Of course, Davis was using gears on his bike. Courtney Gregory of Eagle was riding a singlespeed. Who gives a damn about technology?
“It’s the only way to do it, man,” Gregory said. “It’s the most efficient way. Gears only slow you down. Singlespeed is like a secret weapon. You just have to go for it. When the going gets rough, you just have to stand up and go.”
That said, there are many times competitors ask themselves why they do this.
“Pretty much from the start,” Gregory said.
The kicker of the Davos Dash is the finish. The last 100 yards of the 3.5-mile sprint are the steepest part, a cruel kind of irony.
“It easiest without knowing what to expect,” said Wolffe, who was competing in her second Davos Dash. “This time, I knew there’s a little hill at the end that just kills you. Knowing that’s coming at the end just sits in the back of your brain and really discourages you.”

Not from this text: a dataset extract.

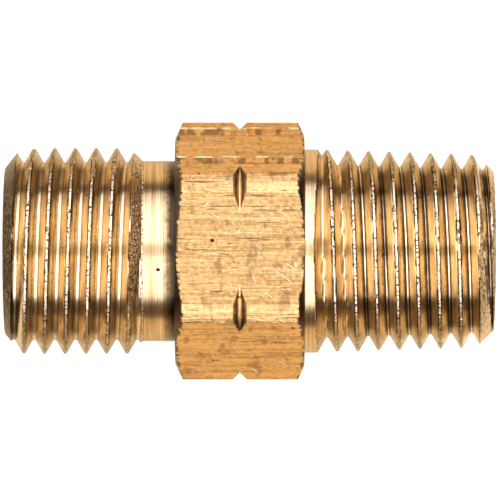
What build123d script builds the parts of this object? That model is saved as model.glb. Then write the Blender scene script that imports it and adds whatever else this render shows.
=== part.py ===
"""Hex nipple, turned and threaded from one brass bar: a left-hand straight thread, a hexagon and a taper
pipe thread on one axis, with a bore right through.

Millimetres. X runs along the bore, from the left-hand thread to the taper thread. X = 0 is the middle of
the hexagon, and +Z is square to one of its flats.
"""

from build123d import *
import os
from math import cos, pi, radians, sin, tan

INCH = 25.4

# Both threads: 18 to the inch, 60 degree form with a narrow flat root.
PITCH = INCH / 18
HALF_ANGLE = radians(30)
ROOT_FLAT = 0.12
GROOVE_DEPTH = 1.07         # where the sloping flanks end, just past the crests
CUTTER_HEIGHT = 1.40
RUN_OUT_CLEAR = 0.10        # how far past the plain diameter a root climbs at its run-out
SPAN_POINTS = 8             # steps along each half turn

# Left-hand straight thread, 9/16-18, which ends in a relief neck beside the hexagon.
LEFT_END = -16.02
LEFT_FACE_R = 5.67
LEFT_CHAMFER = radians(52)  # from the axis
LEFT_MAJOR_R = 7.05
LEFT_ROOT_R = 6.07
LEFT_ROOT_X = -9.10         # where the groove's root crosses the +Y side
LEFT_RUN_OUT = 0.16         # turns
NECK_R = 6.14
NECK_START = -6.62

# Hexagon, 5/8 across flats, with rounded corners, turned end chamfers and a V groove in its corners.
HEX_FLATS = INCH * 5 / 8
HEX_CORNER_R = 8.78
HEX_HALF_LENGTH = 4.40
HEX_CHAMFER = radians(25)   # from the end face
HEX_FACE_R = (7.71, 7.86)   # where the chamfers start, at the left and right end faces
MARK_BOTTOM_R = 8.35
MARK_HALF_ANGLE = radians(45)

# Taper pipe thread, 1/4-18, 1 in 16 on diameter, which fades out on the plain shank.
RIGHT_END = 17.31
RIGHT_FACE_R = 5.46
TAPER = 1 / 32              # on radius
RIGHT_MAJOR_R = 6.58        # at the small end
RIGHT_ROOT_R = 5.54         # at the small end
RIGHT_ROOT_X = 12.31        # where the groove's root crosses the +Y side
RIGHT_RUN_OUT = 0.42        # turns
RIGHT_RUN_OUT_X = 5.61
SHANK_R = 6.95

# Bore, with a conical seat in the left-hand end and a small chamfer in the other.
BORE_R = INCH / 8
SEAT_MOUTH_R = 4.60
SEAT_HALF_ANGLE = radians(30)
BORE_CHAMFER = 0.40
BORE_OVERRUN = 0.5          # of the bore's cutter past each end face


def turned(*outline):
    """A solid of revolution about X from (x, radius) points."""
    return revolve(make_face(Polyline(*outline, close=True)), Axis.X, 360)


def envelope():
    """The bar turned to its diameters, before the hexagon and the threads."""
    chamfer_top = LEFT_END + (LEFT_MAJOR_R - LEFT_FACE_R) / tan(LEFT_CHAMFER)
    taper_top = RIGHT_END - (RIGHT_MAJOR_R - RIGHT_FACE_R)
    taper_r = RIGHT_MAJOR_R + (RIGHT_END - taper_top) * TAPER
    taper_meets_shank = taper_top - (SHANK_R - taper_r) / TAPER
    return turned(
        (LEFT_END, 0),
        (LEFT_END, LEFT_FACE_R),
        (chamfer_top, LEFT_MAJOR_R),
        (NECK_START - (LEFT_MAJOR_R - NECK_R), LEFT_MAJOR_R),
        (NECK_START, NECK_R),
        (0, NECK_R),
        (0, SHANK_R),
        (taper_meets_shank, SHANK_R),
        (taper_top, taper_r),
        (RIGHT_END, RIGHT_FACE_R),
        (RIGHT_END, 0),
    )


def hexagon():
    """The bar's own hexagon, turned at its corners and ends, with the mark groove in each corner."""
    flats = Plane.YZ * RegularPolygon(HEX_FLATS / 2, 6, major_radius=False)
    left_chamfer, right_chamfer = ((HEX_CORNER_R - face_r) * tan(HEX_CHAMFER) for face_r in HEX_FACE_R)
    mark_half_width = (HEX_CORNER_R - MARK_BOTTOM_R) * tan(MARK_HALF_ANGLE)
    corners = turned(
        (-HEX_HALF_LENGTH, 0),
        (-HEX_HALF_LENGTH, HEX_FACE_R[0]),
        (left_chamfer - HEX_HALF_LENGTH, HEX_CORNER_R),
        (-mark_half_width, HEX_CORNER_R),
        (0, MARK_BOTTOM_R),
        (mark_half_width, HEX_CORNER_R),
        (HEX_HALF_LENGTH - right_chamfer, HEX_CORNER_R),
        (HEX_HALF_LENGTH, HEX_FACE_R[1]),
        (HEX_HALF_LENGTH, 0),
    )
    return extrude(flats, HEX_HALF_LENGTH, both=True) & corners


def left_root(turn):
    """Angle from +Y, X and radius of the straight groove's root: it climbs out at the relief neck."""
    to_neck = (NECK_START - LEFT_ROOT_X) / PITCH
    climb = max(0, turn - (to_neck - LEFT_RUN_OUT)) / LEFT_RUN_OUT
    out_r = NECK_R + RUN_OUT_CLEAR
    return -2 * pi * turn, LEFT_ROOT_X + PITCH * turn, LEFT_ROOT_R + climb * (out_r - LEFT_ROOT_R)


def right_root(turn):
    """The same of the taper groove, which stops advancing and climbs out as it goes round the shank."""
    to_shank = (RIGHT_RUN_OUT_X - RIGHT_ROOT_X) / PITCH
    climb = max(0, to_shank - turn) / RIGHT_RUN_OUT
    x = RIGHT_ROOT_X + PITCH * max(turn, to_shank)
    root_r = RIGHT_ROOT_R + (RIGHT_END - x) * TAPER
    out_r = SHANK_R + RUN_OUT_CLEAR
    return 2 * pi * turn, x, root_r + climb * (out_r - root_r)


def groove_span(root, start, end):
    """A solid trapezoid along root from one turn count to another, straight-sided past the crests."""
    half_top = ROOT_FLAT / 2 + GROOVE_DEPTH * tan(HALF_ANGLE)
    profile = (
        (-ROOT_FLAT / 2, 0),
        (ROOT_FLAT / 2, 0),
        (half_top, GROOVE_DEPTH),
        (half_top, CUTTER_HEIGHT),
        (-half_top, CUTTER_HEIGHT),
        (-half_top, GROOVE_DEPTH),
    )
    path = [root(start + (end - start) * i / SPAN_POINTS) for i in range(SPAN_POINTS + 1)]
    edges = [
        Edge.make_spline([
            Vector(x + along, (root_r + out) * cos(angle), (root_r + out) * sin(angle))
            for angle, x, root_r in path
        ])
        for along, out in profile
    ]
    sides = [Face.make_surface_from_curves(edge, edges[i - 1]) for i, edge in enumerate(edges)]
    ends = [Face(Wire.make_polygon([edge @ place for edge in edges])) for place in (0, 1)]
    return Solid(Shell([*sides, *ends]))


def with_groove(body, root, start, end):
    """The body with a groove cut along root, half a turn at a time. The root's angle falls on the way."""
    spans = round(abs(end - start) * 2)
    for i in range(spans):
        body -= groove_span(root, start + (end - start) * i / spans, start + (end - start) * (i + 1) / spans)
    return body


def threaded():
    """The turned bar with both threads."""
    left_start = (LEFT_END - PITCH - LEFT_ROOT_X) / PITCH
    left_stop = (NECK_START - LEFT_ROOT_X) / PITCH
    right_start = (RIGHT_END + PITCH - RIGHT_ROOT_X) / PITCH
    right_stop = (RIGHT_RUN_OUT_X - RIGHT_ROOT_X) / PITCH - RIGHT_RUN_OUT
    left_done = with_groove(envelope(), left_root, left_start, left_stop)
    return with_groove(left_done, right_root, right_start, right_stop)


def bore():
    """The through bore with its seat and its far chamfer, standing clear of both end faces."""
    seat = (SEAT_MOUTH_R - BORE_R) / tan(SEAT_HALF_ANGLE)
    return turned(
        (LEFT_END - BORE_OVERRUN, 0),
        (LEFT_END - BORE_OVERRUN, SEAT_MOUTH_R),
        (LEFT_END, SEAT_MOUTH_R),
        (LEFT_END + seat, BORE_R),
        (RIGHT_END - BORE_CHAMFER, BORE_R),
        (RIGHT_END, BORE_R + BORE_CHAMFER),
        (RIGHT_END + BORE_OVERRUN, BORE_R + BORE_CHAMFER),
        (RIGHT_END + BORE_OVERRUN, 0),
    )


os.makedirs("parts", exist_ok=True)
export_step(threaded() + hexagon() - bore(), "parts/nipple_body.step")
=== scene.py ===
"""A brass hex nipple on a pale floor, seen from straight above.

The nipple's visible skin is one mesh of rings round the X axis, whose rows follow the two threads and the
edges of the hexagon. Lengths below are in millimetres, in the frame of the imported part.
"""

from math import acos, cos, pi, radians, sin, tan

import bmesh
import bpy
import numpy as np
from mathutils import Matrix, Vector

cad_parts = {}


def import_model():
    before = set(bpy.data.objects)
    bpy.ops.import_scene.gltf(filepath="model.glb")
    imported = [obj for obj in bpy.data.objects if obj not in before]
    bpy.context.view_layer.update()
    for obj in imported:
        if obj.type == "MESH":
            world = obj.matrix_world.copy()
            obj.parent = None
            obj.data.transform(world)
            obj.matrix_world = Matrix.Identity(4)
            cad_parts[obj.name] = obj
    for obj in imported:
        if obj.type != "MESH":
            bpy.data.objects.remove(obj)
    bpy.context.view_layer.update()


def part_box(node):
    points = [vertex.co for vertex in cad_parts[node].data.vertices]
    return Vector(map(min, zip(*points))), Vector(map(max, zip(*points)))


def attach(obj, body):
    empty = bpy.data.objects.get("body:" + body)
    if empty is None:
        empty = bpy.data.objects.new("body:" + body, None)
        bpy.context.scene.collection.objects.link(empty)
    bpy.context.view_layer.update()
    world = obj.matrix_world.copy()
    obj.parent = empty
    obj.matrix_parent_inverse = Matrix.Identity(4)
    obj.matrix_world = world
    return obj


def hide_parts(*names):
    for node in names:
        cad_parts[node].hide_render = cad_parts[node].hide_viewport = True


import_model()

MM = 0.001
NODE = "nipple_body"
low, high = (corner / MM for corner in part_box(NODE))

# Both threads
PITCH = 25.4 / 18
FLANK = tan(radians(30))        # axial run of a flank for each unit of depth
LEFT_ROOT_FLAT = 0.16
RIGHT_ROOT_FLAT = 0.10
RUN_OUT_CLEAR = 0.10
IN_GROOVE = 0.01                # how far under its blank a surface counts as a groove's

# Left-hand straight thread and its relief neck
LEFT_END = low.x
LEFT_FACE_R = 5.67
LEFT_CHAMFER = tan(radians(52))
LEFT_MAJOR_R = 7.04
LEFT_ROOT_R = 6.07
LEFT_ROOT_X = -9.10
LEFT_RUN_OUT = 0.16
NECK_R = 6.14
NECK_START = -6.62

# Hexagon
FLAT_R = high.z
CORNER_R = high.y
HEX_HALF_LENGTH = 4.40
HEX_CHAMFER = tan(radians(25))
HEX_FACE_R = (7.71, 7.86)
MARK_BOTTOM_R = 8.35
MARK_FLOOR = 0.04               # half the flat at the bottom of the mark groove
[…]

“That’s the worst part by far,” Gregory said. “You’re already blown and you want to walk and throw up all at the same time.”
One person was definitely missed at this year’s edition of Davos. Dawes Wilson, a big figure on the local riding scene, was badly hurt in a cycling accident on the Fourth of July. He is on the mend, and to help, a lot of the Davos Dash riders were signing a poster-sized picture of Wilson, turning it into a get-well card.
The series continues Wednesday with the Boneyard Brawl in Eagle.